-- TASK TO COMPLETE --
Using the records that appear below, write out exactly the lines from the one with "its bevelled end" through the one with "before = set(bpy.data.objects)", keeping both end lines.
◆ ◆ ◆ ◆
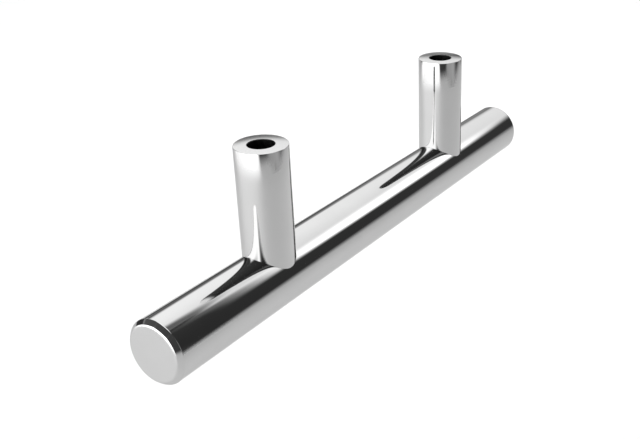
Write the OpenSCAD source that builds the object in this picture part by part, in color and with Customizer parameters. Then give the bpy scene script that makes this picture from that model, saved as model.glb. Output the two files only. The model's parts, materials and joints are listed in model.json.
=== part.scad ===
// Bar handle: a round bar held off the door by two round posts.
// The posts are screwed to the bar from inside, and take the door's screws in their free ends.
// Origin: on the mounting plane, midway between the two screw holes.
// The posts rise to the plane along Z, and the bar runs along X below it.

/* [Bar] */
// Diameter of the bar
bar_d = 12; // [10:0.5:16]
// Length of the bar over its end faces
bar_len = 124; // [100:2:400]
// Width of the 45 degree bevel at each end of the bar
bar_bevel = 0.8; // [0.5:0.1:2]
// Radius that softens both edges of the bevel
bevel_edge_r = 0.7; // [0.1:0.1:1]

/* [Posts] */
// Distance between the centres of the two posts
post_spacing = 64; // [48:2:320]
// Diameter of each post
post_d = 10; // [8:0.5:12]
// Height of the handle, from the mounting plane to the far side of the bar
projection = 32.5; // [28:0.5:45]
// Radius that softens the outer rim of each free end
rim_r = 0.2; // [0.1:0.1:1.2]

/* [Screw holes] */
// Diameter of the plain mouth that guides the screw in
mouth_d = 4.9; // [4.4:0.1:6]
// Depth of the plain mouth
mouth_depth = 2.5; // [1:0.25:4]
// Bevel round the edge of the mouth
mouth_bevel = 0.15; // [0.05:0.05:0.4]
// Core diameter of the screw thread below the mouth
thread_core_d = 3.3; // [2.5:0.1:4.2]
// Length of full thread below the mouth
thread_len = 9; // [6:0.5:10]

/* [Joining studs] */
// Core diameter of the thread that joins post and bar
stud_core_d = 3.2; // [2.5:0.1:4]
// Length of each headless stud
stud_len = 10; // [8:0.5:11]
// Length of the stud that sits in the bar
stud_in_bar = 5; // [3:0.5:6]
// Bevel at both ends of the stud
stud_bevel = 0.4; // [0.1:0.1:0.8]
// Width across the flats of the stud's key socket
socket_af = 2; // [1.5:0.5:2]
// Depth of the key socket
socket_depth = 2; // [1:0.5:3]

/* [Fits] */
// Gap between the saddle of a post and the bar
saddle_gap = 0.02; // [0.01:0.01:0.1]
// Gap between the core of a stud and its hole, all round
stud_gap = 0.04; // [0.02:0.01:0.1]
// Room beyond each end of a stud
stud_end_gap = 0.5; // [0.2:0.1:1]
// Bevel at the mouth of each stud hole
tap_bevel = 0.4; // [0.2:0.1:0.8]

/* [Hidden] */
$fn = 96;

bar_r = bar_d / 2;
bar_axis_z = bar_r - projection;
bar_top_z = bar_axis_z + bar_r;
post_r = post_d / 2;
stud_r = stud_core_d / 2;
stud_hole_r = stud_r + stud_gap;
stud_low_z = bar_top_z - stud_in_bar;
stud_high_z = stud_low_z + stud_len;

// A drill leaves a cone of 118 degrees at the bottom of a blind hole
drill_tip = 1 / tan(59);
// How far a cutting shape runs past the face it opens
cut_over = 1;
// Distance from a corner of 135 degrees to where a rounding of radius 1 starts
corner_reach = tan(22.5);

// Half outline of a round rod, right of its axis, from y = 0 up to its top face.
// The top edge has a bevel whose own two edges are rounded.
module bevelled_half_outline(r, h, bevel, edge_r) {
    reach = min(edge_r * corner_reach, bevel * 0.45);
    round_r = reach / corner_reach;
    slant = reach * cos(45);
    polygon([
        [0, 0],
        [r, 0],
        [r, h - bevel - reach],
        [r - slant, h - bevel + slant],
        [r - bevel + slant, h - slant],
        [r - bevel - reach, h],
        [0, h]
    ]);
    translate([r - round_r, h - bevel - reach]) circle(round_r);
    translate([r - bevel - reach, h - round_r]) circle(round_r);
}

// Blind hole along Z, open at z = 0 and going down, with the cone that the drill leaves
module blind_hole(r, depth) {
    translate([0, 0, -depth]) cylinder(r = r, h = depth + cut_over);
    translate([0, 0, -depth - r * drill_tip]) cylinder(r1 = 0, r2 = r, h = r * drill_tip);
}

// Cone that breaks the edge of a hole of radius r at z = 0, opening upwards
module edge_break(r, bevel) {
    translate([0, 0, -bevel]) cylinder(r1 = r, r2 = r + bevel + cut_over, h = bevel + cut_over);
}

// Puts its children at the left post (side = -1) or at the right post (side = 1)
module at_post(side) {
    translate([side * post_spacing / 2, 0, 0]) children();
}

// Hole that takes the door's screw: edge, plain mouth, thread core and drill cone
module screw_hole() {
    edge_break(mouth_d / 2, mouth_bevel);
    translate([0, 0, -mouth_depth]) cylinder(d = mouth_d, h = mouth_depth + cut_over);
    translate([0, 0, -mouth_depth]) blind_hole(thread_core_d / 2, thread_len);
}

// Hole in the bar for a stud, open at the top of the bar
module bar_stud_hole() {
    translate([0, 0, bar_top_z]) {
        blind_hole(stud_hole_r, stud_in_bar + stud_end_gap);
        edge_break(stud_hole_r, tap_bevel);
    }
}

// Hole in a post for a stud, open at the crown of the saddle
module post_stud_hole() {
    translate([0, 0, bar_top_z]) mirror([0, 0, 1]) {
        blind_hole(stud_hole_r, stud_len - stud_in_bar + stud_end_gap);
        edge_break(stud_hole_r, tap_bevel);
    }
}

// Solid round bar with bevelled ends and a blind hole under each post
module bar() {
    color("silver")
    difference() {
        translate([0, 0, bar_axis_z]) rotate([0, 90, 0]) for (end = [0, 1])
            mirror([0, 0, end])
            rotate_extrude() bevelled_half_outline(bar_r, bar_len / 2, bar_bevel, bevel_edge_r);
        for (side = [-1, 1]) at_post(side) bar_stud_hole();
    }
}

// Half outline of a post: straight side, softened rim at the mounting plane
module post_half_outline() {
    low_z = bar_axis_z;
    difference() {
        translate([0, low_z]) square([post_r, -low_z]);
        translate([post_r - rim_r, -rim_r]) square(rim_r + cut_over);
    }
    intersection() {
        translate([post_r - rim_r, -rim_r]) circle(rim_r);
        translate([0, low_z]) square([post_r, -low_z]);
    }
}

// Round post whose lower end is hollowed to a saddle that sits on the bar
module post(side) {
    color("gainsboro")
    at_post(side) difference() {
        rotate_extrude() post_half_outline();
        translate([-post_d, 0, bar_axis_z]) rotate([0, 90, 0])
            cylinder(r = bar_r + saddle_gap, h = 2 * post_d);
        screw_hole();
        post_stud_hole();
    }
}

// Headless stud with bevelled ends, and a key socket in the end that enters the post
module stud(side) {
    middle_z = (stud_low_z + stud_high_z) / 2;
    color("dimgray")
    at_post(side) difference() {
        translate([0, 0, middle_z]) for (end = [0, 1])
            mirror([0, 0, end])
            rotate_extrude() stud_half_outline();
        translate([0, 0, stud_high_z - socket_depth])
            cylinder(d = socket_af / cos(30), h = socket_depth + cut_over, $fn = 6);
    }
}

// Half outline of a stud, from its middle up to its bevelled end
module stud_half_outline() {
    polygon([
        [0, 0],
        [stud_r, 0],
        [stud_r, stud_len / 2 - stud_bevel],
        [stud_r - stud_bevel, stud_len / 2],
        [0, stud_len / 2]
    ]);
}

module post_left() { post(-1); }
module post_right() { post(1); }
module stud_left() { stud(-1); }
module stud_right() { stud(1); }

bar();
post_left();
post_right();
stud_left();
stud_right();
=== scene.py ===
import bmesh
import bpy
import json
import math
from mathutils import Matrix, Vector


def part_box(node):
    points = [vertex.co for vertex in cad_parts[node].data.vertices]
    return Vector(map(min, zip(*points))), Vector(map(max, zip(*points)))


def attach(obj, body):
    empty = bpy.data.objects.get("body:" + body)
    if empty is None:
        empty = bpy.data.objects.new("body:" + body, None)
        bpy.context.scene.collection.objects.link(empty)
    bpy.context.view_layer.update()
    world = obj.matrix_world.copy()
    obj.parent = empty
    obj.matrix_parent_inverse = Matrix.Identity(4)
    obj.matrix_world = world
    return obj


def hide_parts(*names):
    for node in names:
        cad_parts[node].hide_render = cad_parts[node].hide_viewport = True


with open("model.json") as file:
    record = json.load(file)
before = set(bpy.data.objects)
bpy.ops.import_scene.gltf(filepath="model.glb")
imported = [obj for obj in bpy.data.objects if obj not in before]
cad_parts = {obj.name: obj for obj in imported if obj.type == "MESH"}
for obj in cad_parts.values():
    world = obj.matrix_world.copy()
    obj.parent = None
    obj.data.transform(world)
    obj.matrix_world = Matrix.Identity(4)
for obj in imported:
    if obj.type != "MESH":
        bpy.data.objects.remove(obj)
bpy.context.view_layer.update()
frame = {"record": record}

MM = 0.001

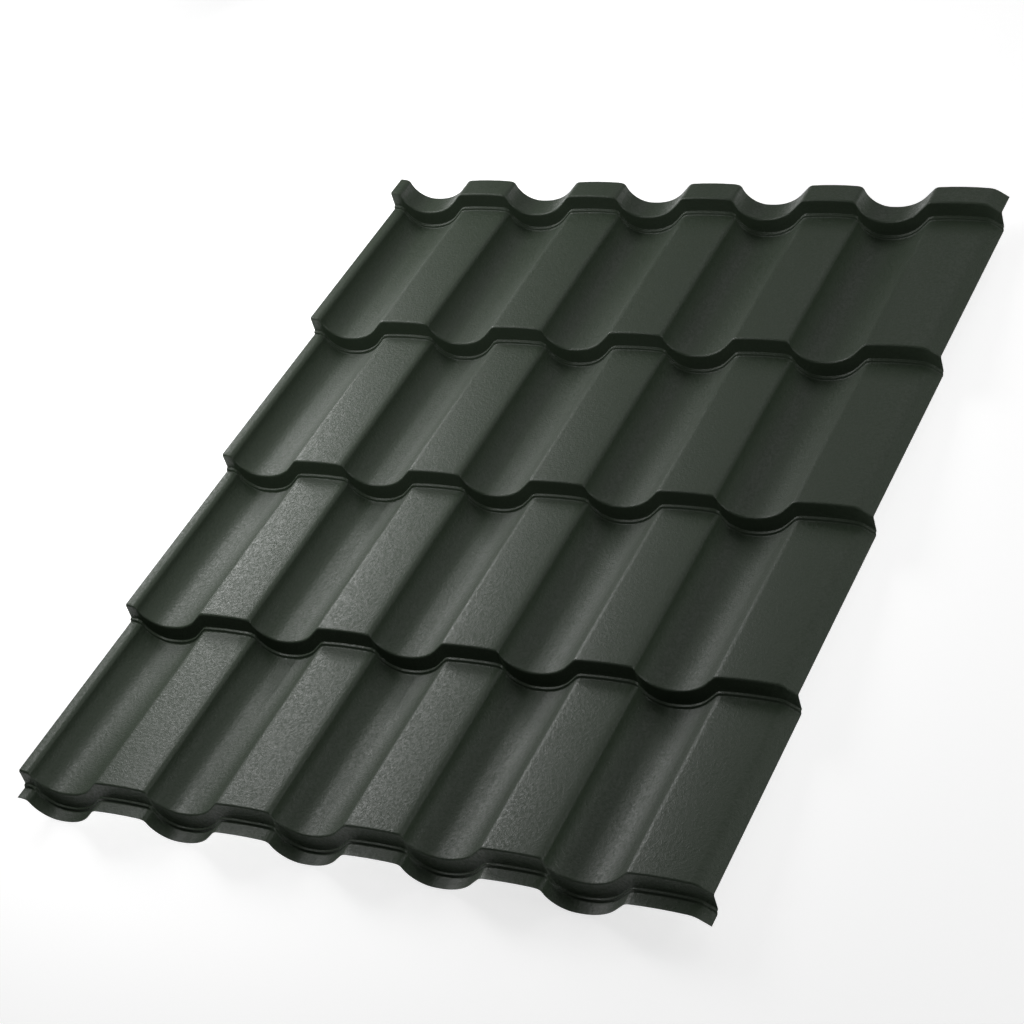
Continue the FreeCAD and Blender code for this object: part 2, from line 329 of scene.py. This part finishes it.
# Finishes
faceCoat = {
    "colour": (0.0292, 0.0430, 0.0262, 1),
    "roughness": 0.50,
    "roughnessSpread": 0.12,
    "specular": 0.39,
    "grainScale": 200,
    "grainDetail": 2,
    "fineScale": 480,
    "fineDetail": 1,
    "fineShare": 0.6,
    "dullest": 0.6,             # the grain's height at which the coat is dullest
    "glossiest": 1.0,
    "bumpDepth": 0.0010,
    "bumpStrength": 0.6,
}
backCoat = {
    "colour": (0.25, 0.26, 0.25, 1),
    "roughness": 0.6,
    "metallic": 0,
}
cutSteel = {
    "colour": (0.55, 0.56, 0.57, 1),
    "roughness": 0.35,
    "metallic": 1,
}


def addNode(owner, kind, **values):
    node = owner.node_tree.nodes.new(kind)
    for name, value in values.items():
        setattr(node, name, value)
    return node


def makeFaceCoat(f):
    material = bpy.data.materials.new("matt green coat")
    material.use_nodes = True
    link = material.node_tree.links.new
    shader = material.node_tree.nodes["Principled BSDF"]
    shader.inputs["Base Color"].default_value = f["colour"]
    shader.inputs["Specular IOR Level"].default_value = f["specular"]
    place = addNode(material, "ShaderNodeTexCoord")
    grain = addNode(material, "ShaderNodeTexNoise")
    grain.inputs["Scale"].default_value = f["grainScale"]
    grain.inputs["Detail"].default_value = f["grainDetail"]
    fine = addNode(material, "ShaderNodeTexNoise")
    fine.inputs["Scale"].default_value = f["fineScale"]
    fine.inputs["Detail"].default_value = f["fineDetail"]
    link(place.outputs["Object"], grain.inputs["Vector"])
    link(place.outputs["Object"], fine.inputs["Vector"])
    both = addNode(material, "ShaderNodeMath", operation="MULTIPLY_ADD")
    both.inputs[1].default_value = f["fineShare"]
    link(fine.outputs["Fac"], both.inputs[0])
    link(grain.outputs["Fac"], both.inputs[2])
    # the grain's hollows are duller than its tops
    dull = addNode(material, "ShaderNodeMapRange")
    dull.inputs["From Min"].default_value = f["dullest"]
    dull.inputs["From Max"].default_value = f["glossiest"]
    dull.inputs["To Min"].default_value = f["roughness"] + f["roughnessSpread"]
    dull.inputs["To Max"].default_value = f["roughness"] - f["roughnessSpread"]
    link(both.outputs[0], dull.inputs["Value"])
    link(dull.outputs["Result"], shader.inputs["Roughness"])
    bump = addNode(material, "ShaderNodeBump")
    bump.inputs["Strength"].default_value = f["bumpStrength"]
    bump.inputs["Distance"].default_value = f["bumpDepth"]
    link(both.outputs[0], bump.inputs["Height"])
    link(bump.outputs["Normal"], shader.inputs["Normal"])
    return material


def makePlainCoat(name, coat):
    material = bpy.data.materials.new(name)
    material.use_nodes = True
    shader = material.node_tree.nodes["Principled BSDF"]
    shader.inputs["Base Color"].default_value = coat["colour"]
    shader.inputs["Roughness"].default_value = coat["roughness"]
    shader.inputs["Metallic"].default_value = coat["metallic"]
    return material


# Studio: small lamps at the left give the sheen, and broad ones at the back and right open the shadows
studio = {
    "sky": 0.04,
    "mirroredSky": 0.12,
    "floorSize": 40,
    "floorColour": (0.86, 0.86, 0.86, 1),
    "floorRoughness": 0.9,
    "floorGlow": 0.55,
}
# degrees from +Y towards +X and over the floor, then metres and watts
lamps = {
    "highSoftbox": {"turn": -54, "height": 40, "distance": 1.9, "size": (0.8, 0.8), "power": 8.8},
    "sheenFill": {
        "turn": -62, "height": 22, "distance": 1.8, "size": (0.5, 0.5), "power": 7.5, "shadow": False,
    },
    "lowSheenFill": {
        "turn": -60, "height": 5, "distance": 2.6, "size": (0.5, 0.3), "power": 5, "shadow": False,
    },
    "nearFill": {
        "turn": -110, "height": 52, "distance": 1.27, "size": (0.4, 0.4), "power": 5.5, "shadow": False,
    },
    "backFill": {"turn": 0, "height": 40, "distance": 4, "size": (2.5, 2.5), "power": 15},
    "rightFill": {"turn": 45, "height": 40, "distance": 4, "size": (2.5, 2.5), "power": 17},
    "lowRightFill": {"turn": 90, "height": 18, "distance": 4, "size": (3.0, 0.9), "power": 42},
}


def addLamp(name, lamp):
    turn, height = math.radians(lamp["turn"]), math.radians(lamp["height"])
    flat = Vector((math.sin(turn), math.cos(turn), 0)) * math.cos(height)
    direction = flat + Vector((0, 0, math.sin(height)))
    bpy.ops.object.light_add(type="AREA", location=direction * lamp["distance"])
    light = bpy.context.object
    light.name = name
    light.rotation_euler = direction.to_track_quat("Z", "Y").to_euler()
    light.visible_camera = False
    light.data.shape = "RECTANGLE"
    light.data.size, light.data.size_y = lamp["size"]
    light.data.energy = lamp["power"]
    light.data.use_shadow = lamp.get("shadow", True)


def setWorld(s):
    world = bpy.data.worlds.new("studio")
    bpy.context.scene.world = world
    world.use_nodes = True
    link = world.node_tree.links.new
    # white where the camera sees it, dim in the coat's gloss and as a light
    background = world.node_tree.nodes["Background"]
    background.inputs["Color"].default_value = (1, 1, 1, 1)
    skyPath = addNode(world, "ShaderNodeLightPath")
    mirrored = addNode(world, "ShaderNodeMath", operation="MULTIPLY")
    mirrored.inputs[1].default_value = s["mirroredSky"]
    link(skyPath.outputs["Is Glossy Ray"], mirrored.inputs[0])
    skySeen = addNode(world, "ShaderNodeMath", operation="MAXIMUM")
    link(skyPath.outputs["Is Camera Ray"], skySeen.inputs[0])
    link(mirrored.outputs[0], skySeen.inputs[1])
    skyStrength = addNode(world, "ShaderNodeMath", operation="MAXIMUM")
    skyStrength.inputs[1].default_value = s["sky"]
    link(skySeen.outputs[0], skyStrength.inputs[0])
    link(skyStrength.outputs[0], background.inputs["Strength"])


def layFloor(s):
    bpy.ops.mesh.primitive_plane_add(size=s["floorSize"], location=(0, 0, 0))
    floor = bpy.context.object
    floor.name = "floor"
    material = bpy.data.materials.new("pale floor")
    material.use_nodes = True
    link = material.node_tree.links.new
    shader = material.node_tree.nodes["Principled BSDF"]
    shader.inputs["Base Color"].default_value = s["floorColour"]
    shader.inputs["Roughness"].default_value = s["floorRoughness"]
    shader.inputs["Specular IOR Level"].default_value = 0
    # the glow whitens the floor for the camera and in the gloss, and lights nothing
    glow = addNode(material, "ShaderNodeEmission")
    glow.inputs["Color"].default_value = (1, 1, 1, 1)
    path = addNode(material, "ShaderNodeLightPath")
    seen = addNode(material, "ShaderNodeMath", operation="MAXIMUM")
    link(path.outputs["Is Camera Ray"], seen.inputs[0])
    link(path.outputs["Is Glossy Ray"], seen.inputs[1])
    strength = addNode(material, "ShaderNodeMath", operation="MULTIPLY")
    strength.inputs[1].default_value = s["floorGlow"]
    link(seen.outputs[0], strength.inputs[0])
    link(strength.outputs[0], glow.inputs["Strength"])
    total = addNode(material, "ShaderNodeAddShader")
    link(shader.outputs[0], total.inputs[0])
    link(glow.outputs[0], total.inputs[1])
    link(total.outputs[0], material.node_tree.nodes["Material Output"].inputs["Surface"])
    floor.data.materials.append(material)


setCamera(viewpoint)
sheet = shapeSheet(steel)
sheet.data.materials.append(makeFaceCoat(faceCoat))
sheet.data.materials.append(makePlainCoat("grey back coat", backCoat))
sheet.data.materials.append(makePlainCoat("cut steel", cutSteel))
thickenSheet(sheet, steel)
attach(sheet, "root")
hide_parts("tile_effect_sheet")
print("sheet finished:", len(sheet.data.polygons), "faces")
setWorld(studio)
for name, lamp in lamps.items():
    addLamp(name, lamp)
layFloor(studio)
print("studio lit:", len(lamps), "lamps")
bpy.context.scene.view_settings.view_transform = "Standard"
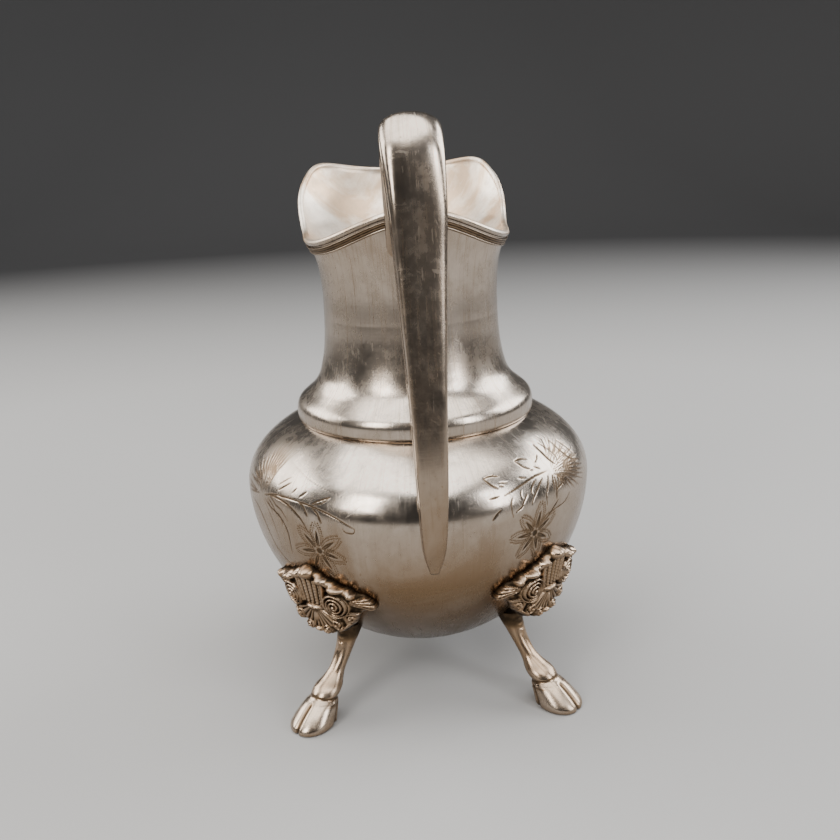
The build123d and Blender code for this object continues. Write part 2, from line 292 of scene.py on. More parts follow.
# ---------------- bulb and its engraving


def bulb_line():
    """The bulb's outer line, from its floor's edge to its hole: radius, height, distance along."""
    theta = np.linspace(0, math.pi / 2, 900)
    low_radius = BODY_RADIUS * np.cos(theta) ** (2 / BOWL_POWER)
    low = np.stack([low_radius, EQUATOR_Z - BOWL_DROP * np.sin(theta) ** (2 / BOWL_POWER)], -1)
    high_radius = BODY_RADIUS * np.cos(theta) ** (2 / SHOULDER_POWER)
    high = np.stack([high_radius, EQUATOR_Z + SHOULDER_RISE * np.sin(theta) ** (2 / SHOULDER_POWER)], -1)
    low = low[low[:, 0] >= FLOOR_RADIUS][::-1]
    high = high[high[:, 0] >= SHOULDER_HOLE_RADIUS]
    line = np.concatenate([low[:-1], high])
    along = np.concatenate([[0], np.cumsum(np.linalg.norm(np.diff(line, axis=0), axis=1))])
    along -= np.interp(EQUATOR_Z, line[:, 1], along)
    return line[:, 0], line[:, 1], along


BULB_R, BULB_Z, BULB_S = bulb_line()


def bulb_at(s):
    """Radius and height at a distance along the bulb from its widest line."""
    return np.interp(s, BULB_S, BULB_R), np.interp(s, BULB_S, BULB_Z)


def bulb_surface(azimuth_deg, z):
    """Points on the bulb at azimuths and heights."""
    radius = np.interp(z, BULB_Z, BULB_R)
    return round_points(radius, np.radians(azimuth_deg), np.asarray(z, float))


# Millimetres along the bulb for each degree of azimuth, and for each millimetre of height
STRETCH = np.array([0.73, 1.0])
CUT_SPACING, CUT_DEPTH = 0.12, 0.11
PETALS, EYE_DOTS = 7, 12
# Places on a petal's cut wedge: share of its length, and millimetres aside
WEDGE = ((0.14, 0.1), (0.36, 0.24), (0.7, 0.02))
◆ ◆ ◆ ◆
-- PROBLEM SOLUTION --
// Half outline of a stud, from its middle up to its bevelled end
module stud_half_outline() {
    polygon([
        [0, 0],
        [stud_r, 0],
        [stud_r, stud_len / 2 - stud_bevel],
        [stud_r - stud_bevel, stud_len / 2],
        [0, stud_len / 2]
    ]);
}

module post_left() { post(-1); }
module post_right() { post(1); }
module stud_left() { stud(-1); }
module stud_right() { stud(1); }

bar();
post_left();
post_right();
stud_left();
stud_right();
=== scene.py ===
import bmesh
import bpy
import json
import math
from mathutils import Matrix, Vector


def part_box(node):
    points = [vertex.co for vertex in cad_parts[node].data.vertices]
    return Vector(map(min, zip(*points))), Vector(map(max, zip(*points)))


def attach(obj, body):
    empty = bpy.data.objects.get("body:" + body)
    if empty is None:
        empty = bpy.data.objects.new("body:" + body, None)
        bpy.context.scene.collection.objects.link(empty)
    bpy.context.view_layer.update()
    world = obj.matrix_world.copy()
    obj.parent = empty
    obj.matrix_parent_inverse = Matrix.Identity(4)
    obj.matrix_world = world
    return obj


def hide_parts(*names):
    for node in names:
        cad_parts[node].hide_render = cad_parts[node].hide_viewport = True


with open("model.json") as file:
    record = json.load(file)
before = set(bpy.data.objects)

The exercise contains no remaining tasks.